Only the lines from the first one through the line with "lower end face." should be printed, exactly as they appear.

— start Data to use —

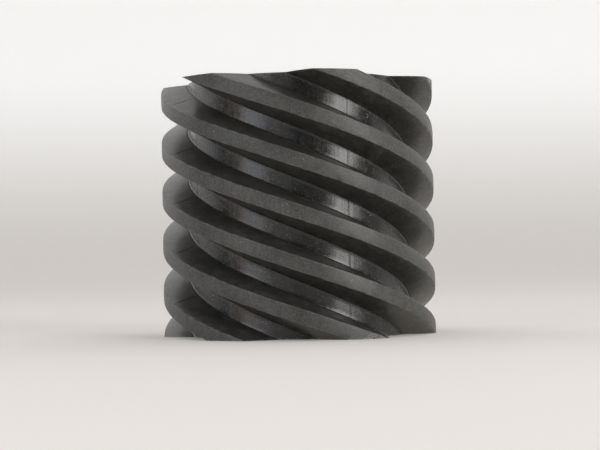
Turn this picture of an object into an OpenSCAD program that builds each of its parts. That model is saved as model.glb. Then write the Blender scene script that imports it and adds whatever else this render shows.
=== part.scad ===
// Multi-start worm moulded in one piece of black plastic.
// It stands on one end: the axis is +Z and the origin is the middle of the lower end face.

/* [Thread] */
// Diameter over the thread crests
outside_d = 54.5; // [50:0.5:60]
// Diameter of the smooth core at the bottom of the grooves
root_d = 44.6; // [41:0.1:49]
// Length of the worm between its end faces
worm_length = 50.3; // [30:0.1:90]
// Number of threads
starts = 6; // [4:1:8]
// Distance along the axis from one thread to the next
thread_pitch = 9.64; // [8.8:0.02:14]
// Width of the flat crest, measured along the axis
crest_w = 2.9; // [1.5:0.1:3.5]
// Slope of each flank away from square to the axis, in degrees
flank_angle = 22; // [10:0.5:25]
// Radius of the fillet between each flank and the core
root_fillet = 0.5; // [0.2:0.1:1]
// Angle around the axis at which a crest meets the lower end face
first_crest_angle = -1.5; // [-30:0.1:30]
// Hand of the threads
hand = "left"; // [left, right]

/* [Bore] */
// Diameter of the shaft bore
bore_d = 16; // [10:0.1:22]
// Chamfer at each mouth of the bore
bore_chamfer = 0.8; // [0.2:0.1:1.5]
// Width of the keyway
key_w = 5; // [3:0.1:6]
// Depth of the keyway beyond the bore wall
key_depth = 2.3; // [1:0.1:3]
// Angle around the axis at which the keyway is cut
key_angle = 90; // [0:5:355]

/* [Hidden] */

crest_r = outside_d / 2;
root_r = root_d / 2;
bore_r = bore_d / 2;

// The axial profile is wrapped around the axis: one lead is one full turn
lead = starts * thread_pitch;
deg_per_mm = 360 / lead;
turn = worm_length * deg_per_mm;
twist_sign = hand == "left" ? 1 : -1;

// Axial distances from the middle of a crest to its edge and to the corner below its flank
crest_half = crest_w / 2;
foot_half = crest_half + (crest_r - root_r) * tan(flank_angle);
// Angle that each fillet turns through, and where it runs out on the groove floor
fillet_turn = 90 - flank_angle;
floor_edge = foot_half + root_fillet * tan(fillet_turn / 2);

// Number of straight steps along each stretch of the profile
crest_steps = 3;
flank_steps = 2;
fillet_steps = 2;
floor_steps = 3;
// Turn of the outline from one layer to the next
layer_angle = 5.2;
layers = ceil(turn / layer_angle);

// How far cutting shapes run past the face they cut
overrun = 1;

function between(a, b, j, steps) = a + (b - a) * j / steps;

// Points of the axial profile are [distance along the axis from the middle of a crest, radius]
crest_profile = [for (j = [0 : crest_steps])
    [between(-crest_half, crest_half, j, crest_steps), crest_r]];
fillet_profile = [for (j = [fillet_steps : -1 : 0])
    let (a = fillet_turn * j / fillet_steps)
        [floor_edge - root_fillet * sin(a), root_r + root_fillet * (1 - cos(a))]];
flank_profile = [for (j = [1 : flank_steps - 1])
    between([crest_half, crest_r], fillet_profile[0], j, flank_steps)];
floor_profile = [for (j = [1 : floor_steps - 1])
    [between(floor_edge, thread_pitch - floor_edge, j, floor_steps), root_r]];

// One side of a thread from the crest down to the groove floor, and its mirror image
far_side = concat(flank_profile, fillet_profile);
near_side = [for (j = [len(far_side) - 1 : -1 : 0]) [-far_side[j][0], far_side[j][1]]];
thread_profile = concat(near_side, crest_profile, far_side, floor_profile);

// Outline of all threads, seen along the axis
threads_outline = [
    for (i = [0 : starts - 1])
        for (p = thread_profile)
            let (a = first_crest_angle + (i * thread_pitch + p[0]) * deg_per_mm)
                [p[1] * cos(a), p[1] * sin(a)]
];

// All threads on the core, before the bore is cut
module threaded_core() {
    linear_extrude(height = worm_length, twist = twist_sign * turn, slices = layers, convexity = 10)
        polygon(threads_outline);
}

// Shaft bore, open at both ends
module bore_cut() {
    translate([0, 0, -overrun])
        cylinder(r = bore_r, h = worm_length + 2 * overrun, $fn = 96);
}

// Chamfer at the lower mouth of the bore
module mouth_chamfer() {
    translate([0, 0, -overrun])
        cylinder(r1 = bore_r + bore_chamfer + overrun, r2 = bore_r, h = bore_chamfer + overrun, $fn = 96);
}

// Straight keyway along the whole bore
module keyway_cut() {
    rotate([0, 0, key_angle])
        translate([0, -key_w / 2, -overrun])
            cube([bore_r + key_depth, key_w, worm_length + 2 * overrun]);
}

module worm() {
    color([0.15, 0.15, 0.16])
        difference() {
            threaded_core();
            bore_cut();
            keyway_cut();
            mouth_chamfer();
            translate([0, 0, worm_length])
                mirror([0, 0, 1])
                    mouth_chamfer();
        }
}

worm();
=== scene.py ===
import math

import bpy
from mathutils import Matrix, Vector


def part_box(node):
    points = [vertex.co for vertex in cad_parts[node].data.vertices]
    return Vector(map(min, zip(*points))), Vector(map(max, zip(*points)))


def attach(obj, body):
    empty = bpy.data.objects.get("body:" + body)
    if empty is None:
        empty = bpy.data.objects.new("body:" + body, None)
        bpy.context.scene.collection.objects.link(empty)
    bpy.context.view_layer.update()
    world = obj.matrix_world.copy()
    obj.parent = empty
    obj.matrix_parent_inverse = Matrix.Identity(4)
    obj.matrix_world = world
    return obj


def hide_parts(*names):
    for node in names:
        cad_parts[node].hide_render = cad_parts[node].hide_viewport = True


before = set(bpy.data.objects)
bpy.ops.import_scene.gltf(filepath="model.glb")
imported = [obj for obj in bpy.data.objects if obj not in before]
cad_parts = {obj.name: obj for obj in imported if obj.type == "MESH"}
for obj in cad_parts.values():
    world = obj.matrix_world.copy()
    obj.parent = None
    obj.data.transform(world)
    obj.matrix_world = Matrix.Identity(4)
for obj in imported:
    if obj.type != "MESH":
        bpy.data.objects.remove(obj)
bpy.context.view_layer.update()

# The view: level with the lower third of the worm, looking along +Y and a little upwards,
# turned by about a degree so that the worm leans to the left.
bpy.ops.object.camera_add(
    location=(0.000176, -0.319098, 0.015237),
    rotation=(math.radians(91.2012), math.radians(0.9288), 0),
)
camera = bpy.context.object
camera.data.lens = 95.07
camera.data.sensor_width = 36
camera.data.clip_start = 0.01
bpy.context.scene.camera = camera
bpy.context.scene.view_settings.view_transform = "Standard"

# The worm: one moulding of black plastic with left-hand threads on a smooth core.
# Four slides form the threads and meet in four lines along the axis, which show on the core
# and across the flanks. The crests are dull and the grooves keep the polish of the mould.
mm = 0.001
foot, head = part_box("worm")
worm_length = head.z - foot.z
crest_r = min(head.x, head.y, -foot.x, -foot.y)
root_r = 21.85 * mm
thread_count = 6
thread_pitch = 9.64 * mm
lead = thread_count * thread_pitch
crest_half = 1.45 * mm
flank_angle = math.radians(18.5)
foot_half = crest_half + (crest_r - root_r) * math.tan(flank_angle)
root_fillet = 0.25 * mm
crest_break = 0.12 * mm
first_crest = math.radians(-1.5)
crest_height = first_crest * lead / math.tau
bore_r = 8 * mm
bore_chamfer = 0.8 * mm
key_half = 2.5 * mm
key_reach = 10.3 * mm
slide_lines = [math.radians(a) for a in (-154, -64, 26, 116)]
line_height = 0.035 * mm
nick_depth = 0.08 * mm

# How far a point may lie from a place and still count as being there, from loose to strict
near = mm / 10
hair = mm / 100
touching = mm / 1000


def edit_by_place(chosen, kind="VERT"):
    """Goes into edit mode with only the points selected whose place passes the test."""
    bpy.ops.object.mode_set(mode="OBJECT")
    mesh = bpy.context.object.data
    for part in (mesh.polygons, mesh.edges):
        part.foreach_set("select", [False] * len(part))
    mesh.vertices.foreach_set("select", [chosen(v.co) for v in mesh.vertices])
    bpy.ops.object.mode_set(mode="EDIT")
    bpy.ops.mesh.select_mode(type="VERT")
    if kind != "VERT":
        bpy.ops.mesh.select_mode(type=kind)


def off_crest(v):
    """Distance along the axis from the middle of the nearest crest, upwards."""
    along = v.z + math.atan2(v.y, v.x) * lead / math.tau - crest_height
    return (along / thread_pitch + 0.5) % 1 * thread_pitch - thread_pitch / 2


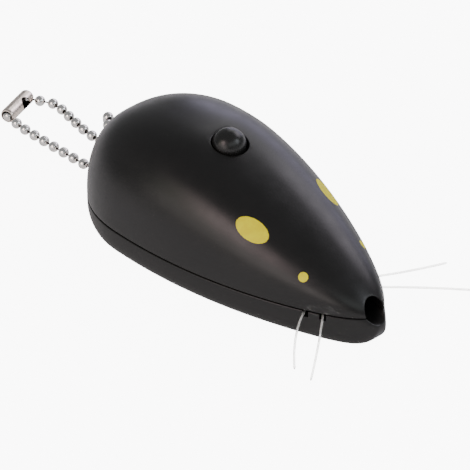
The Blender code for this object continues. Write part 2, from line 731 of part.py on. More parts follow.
def belly_holes():
    """The door's pocket, the screws' holes, the lug's hole and the whisker notches."""
    holes = [prism("pocket", pocket_outline(), -OVERRUN, POCKET_TOP)]
    head_hole = SHELL_SCREW_HEAD + CLEARANCE
    screw_hole = [
        (head_hole, -OVERRUN),
        (head_hole, SCREW_SEAT_HEIGHT),
        (SHELL_HOLE, SCREW_SEAT_HEIGHT),
        (SHELL_HOLE, SEAM_LOW + OVERRUN),
    ]
    for place, offset in SHELL_SCREW_PLACES.values():
        holes.append(moved(revolved("screw_hole", screw_hole, 20), (x_of(place), offset, 0)))
    lug_ends = [LUG_HOLE + Vector((0, 0, sign * LUG_THICKNESS)) for sign in (-1, 1)]
    holes.append(rod("lug_hole", LUG_HOLE_RADIUS, *lug_ends, 20))
    holes += [notch(*whisker) for whisker in WHISKERS.values()]
    return holes


def bay_holes():
    """The battery bay and the pilot holes beside it."""
    opening = prism("opening", bay_outline(0, DOOR_CORNER / 2), POCKET_TOP / 2, BAY_TOP + OVERRUN)
    door_pilot = [(x_of(DOOR_SCREW_STATION), 0, z) for z in (POCKET_TOP / 2, DOOR_PILOT_TOP)]
    board_pilot = [
        (x_of(BOARD_POST_STATION), 0, z) for z in (BAY_TOP + OVERRUN, BAY_TOP - SMALL_SCREW_LENGTH)
    ]
    return [
        opening,
        rod("door_pilot", SMALL_HOLE, *door_pilot, 16),
        rod("board_pilot", SMALL_HOLE, *board_pilot, 16),
    ]


def lower_shell(plastic, bore):
    belly = half_body("lower_shell", 0, SEAM_LOW, belly_row, 20)
    shell = placed("lower_shell", belly, plastic)
    above = SEAM_LOW + 2 * OVERRUN
    margin = POCKET_HALF_WIDTH + PAD_MARGIN
    pad_low = (x_of(POCKET_REAR_STATION - PAD_MARGIN), -margin, WALL / 2)
    pad_high = (x_of(POCKET_FRONT_STATION + PAD_MARGIN), margin, PAD_THICKNESS)
    fittings = [
        box("pad", pad_low, pad_high),
        light_socket(),
        *screw_towers(0, above),
        *light_ribs(0, above),
    ]
    hollowed(shell, "lower_cavity", SEAM_LOW + OVERRUN, belly_row, fittings)
    lip = rim_band(
        "joint_lip",
        LIP_SETBACK,
        LIP_SETBACK + LIP_THICKNESS,
        SEAM_LOW - LIP_ROOT,
        SEAM_LOW + LIP_RISE,
    )
    add(shell, cutter("joint_lip", lip))
    root = PAD_THICKNESS - WALL / 2
    walls = prism("bay_walls", bay_outline(BAY_WALL, DOOR_CORNER), root, BAY_TOP)
    add(shell, cutter("bay_walls", walls))
    boss_radius = SMALL_HOLE + BOSS_WALL
    boss_ends = [(x_of(DOOR_SCREW_STATION), 0, z) for z in (root, DOOR_BOSS_TOP)]
    post_ends = [(x_of(BOARD_POST_STATION), 0, z) for z in (WALL / 2, BAY_TOP)]
    towers = [
        rod("door_boss", boss_radius, *boss_ends, 16),
        rod("board_post", BOARD_POST_RADIUS, *post_ends, 16),
        lug(),
    ]
    add(shell, cutter("belly_towers", joined("belly_towers", towers)))
    cut(shell, cutter("belly_holes", joined("belly_holes", belly_holes())))
    cut(shell, cutter("bay_holes", joined("bay_holes", bay_holes())))
    cut(shell, bore)
    close_slivers(shell)


# Screws


def screw(name, seat, along, small, steel):
    """A pan-head screw. Its head's underside is at the seat and its shank points along."""
    shank = SMALL_SCREW_SHANK if small else SHELL_SCREW_SHANK
    head = SMALL_SCREW_HEAD if small else SHELL_SCREW_HEAD
    rise = SMALL_SCREW_HEAD_RISE if small else SHELL_SCREW_HEAD_RISE
    length = SMALL_SCREW_LENGTH if small else SHELL_SCREW_LENGTH
    profile = [
        (0, -rise),
        (head * HEAD_FLAT_SHARE, -rise),
        (head, -rise * HEAD_SHOULDER_SHARE),
        (head, 0),
        (shank, 0),
        (shank, length - shank),
        (0, length),
    ]
    part = placed(name, revolved(name, profile, 14), steel, seat, along)
    half, reach = CROSS_WIDTH / 2, head * CROSS_LENGTH_SHARE
    corner = [(reach, -half), (reach, half), (half, half)]
    cross = []
    for _ in range(4):
        cross += corner
        corner = [(-y, x) for x, y in corner]
    bottom = -rise - OVERRUN
    depth = rise * CROSS_DEPTH_SHARE
    recess = prism(f"{name}_recess", cross, bottom, depth - rise)
    cut(part, cutter(f"{name}_recess", recess, seat, along))
    return part


def shell_screws(steel):
    for side, (place, offset) in SHELL_SCREW_PLACES.items():
        seat = (x_of(place), offset, SCREW_SEAT_HEIGHT - CLEARANCE)
        screw(f"shell_screw_{side}", seat, (0, 0, 1), False, steel)


# Button and switch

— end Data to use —

> [Task solution]:
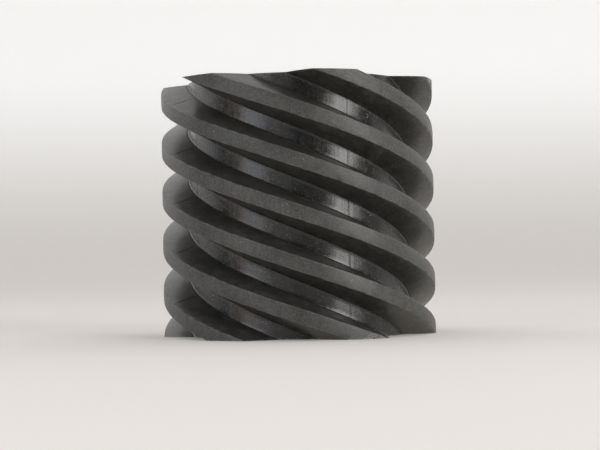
Turn this picture of an object into an OpenSCAD program that builds each of its parts. That model is saved as model.glb. Then write the Blender scene script that imports it and adds whatever else this render shows.
=== part.scad ===
// Multi-start worm moulded in one piece of black plastic.
// It stands on one end: the axis is +Z and the origin is the middle of the lower end face.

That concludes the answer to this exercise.